Required work: Write out every entry word for word.

Recorded data:
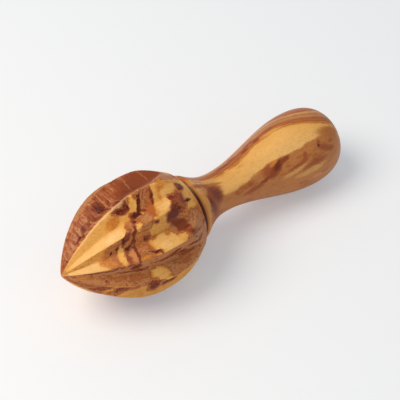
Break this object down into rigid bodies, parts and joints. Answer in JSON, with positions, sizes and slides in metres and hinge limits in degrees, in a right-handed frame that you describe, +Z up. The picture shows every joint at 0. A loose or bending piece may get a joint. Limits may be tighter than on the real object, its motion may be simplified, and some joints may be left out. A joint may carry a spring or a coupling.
{
  "type": "wooden citrus reamer",
  "caption": "Hand reamer for juicing citrus: a pointed, fluted olive-wood head on a pear-shaped turned handle, joined by a glued round tenon.",
  "frame": {"origin": "on the table below the middle of the object's box, as it lies at rest on two ridges of the head and on the swell of the handle", "axes": "+X runs along the tool from the reaming tip to the butt of the handle, +Z is up, and the XZ plane halves the object"},
  "size_m": [0.1546, 0.0524, 0.0522],
  "materials": {
    "head_wood": "oiled olive wood, fluted, satin",
    "handle_wood": "oiled olive wood, turned, satin"
  },
  "bodies": {
    "root": {"reamer_head": "head_wood", "handle": "handle_wood"}
  },
  "joints": []
}
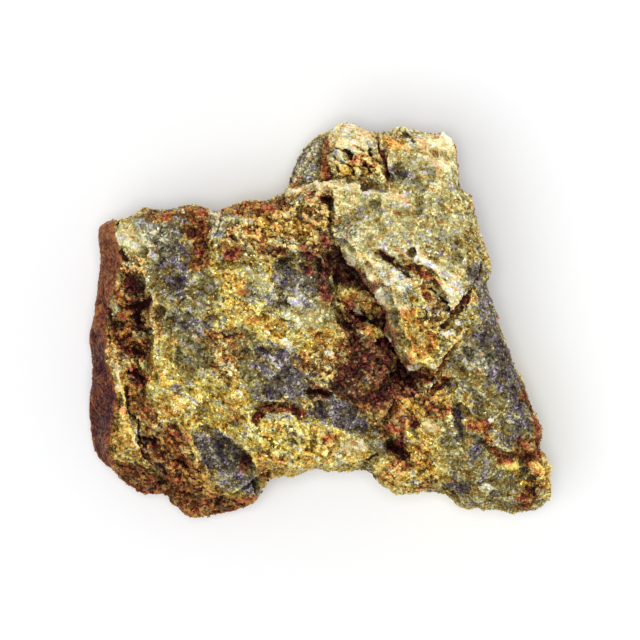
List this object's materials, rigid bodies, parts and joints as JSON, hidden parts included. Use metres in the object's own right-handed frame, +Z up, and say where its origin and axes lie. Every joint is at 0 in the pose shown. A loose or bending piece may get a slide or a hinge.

Full response:
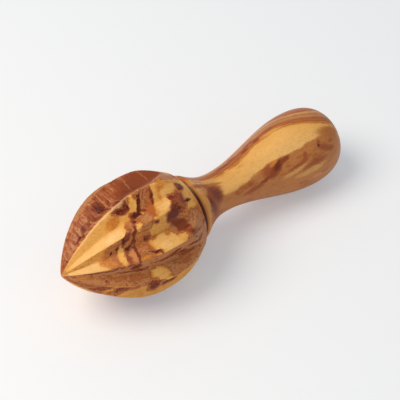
Break this object down into rigid bodies, parts and joints. Answer in JSON, with positions, sizes and slides in metres and hinge limits in degrees, in a right-handed frame that you describe, +Z up. The picture shows every joint at 0. A loose or bending piece may get a joint. Limits may be tighter than on the real object, its motion may be simplified, and some joints may be left out. A joint may carry a spring or a coupling.
{
  "type": "wooden citrus reamer",
  "caption": "Hand reamer for juicing citrus: a pointed, fluted olive-wood head on a pear-shaped turned handle, joined by a glued round tenon.",
  "frame": {"origin": "on the table below the middle of the object's box, as it lies at rest on two ridges of the head and on the swell of the handle", "axes": "+X runs along the tool from the reaming tip to the butt of the handle, +Z is up, and the XZ plane halves the object"},
  "size_m": [0.1546, 0.0524, 0.0522],
  "materials": {
    "head_wood": "oiled olive wood, fluted, satin",
    "handle_wood": "oiled olive wood, turned, satin"
  },
  "bodies": {
    "root": {"reamer_head": "head_wood", "handle": "handle_wood"}
  },
  "joints": []
}
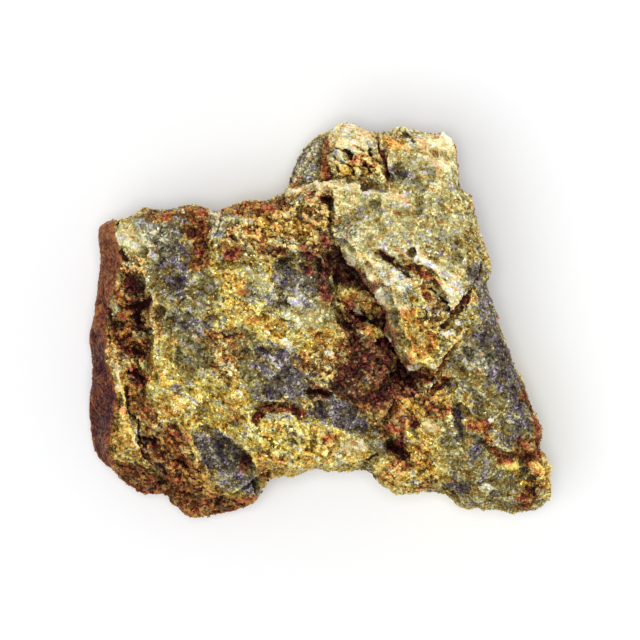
List this object's materials, rigid bodies, parts and joints as JSON, hidden parts included. Use metres in the object's own right-handed frame, +Z up, and say where its origin and axes lie. Every joint is at 0 in the pose shown. A loose or bending piece may get a slide or a hinge.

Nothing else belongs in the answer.